Each of these clocks independently forces the same primitive. Transaction-moment identity evidence. Signed. Auditable. Independent of session. Independent of delegation history. Tied to a specific action context.
The primitive exists. It is biometric step-up verification producing a signed JWT. Three endpoints, 292 milliseconds (warm path), one synchronous call. What does not exist yet is an ecosystem where every platform that delegates authority to an agent has the primitive wired in by default.
$1.5 trillion in agent-led commerce. One human-in-the-loop primitive.
Not every agent transaction needs a human check. Most routine operations — small swaps, scheduled transfers, low-value DCA — should fire without friction. A policy-based step-up architecture lets the platform decide which subset requires a human signature, and the API handles the rest automatically. High-dollar allocations. New beneficiaries. First transfers to a new address. Off-ramp events to fiat.

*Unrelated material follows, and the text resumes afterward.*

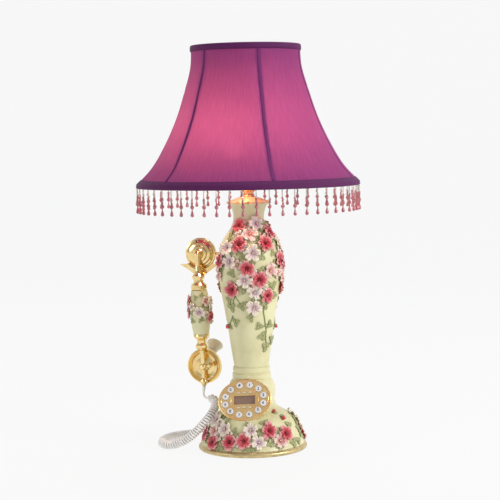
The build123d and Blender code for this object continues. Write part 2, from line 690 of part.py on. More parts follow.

What a platform cannot do is ship without the primitive existing at all. You do not get to add a trust layer after a $500 million loss. You build it in before the agent is deployed into the wild.
Every AI-native fintech architected today without a transaction-moment verification layer will retrofit it after the first headline loss. The ones that build it in now become the design partners of the category the next five years are built around.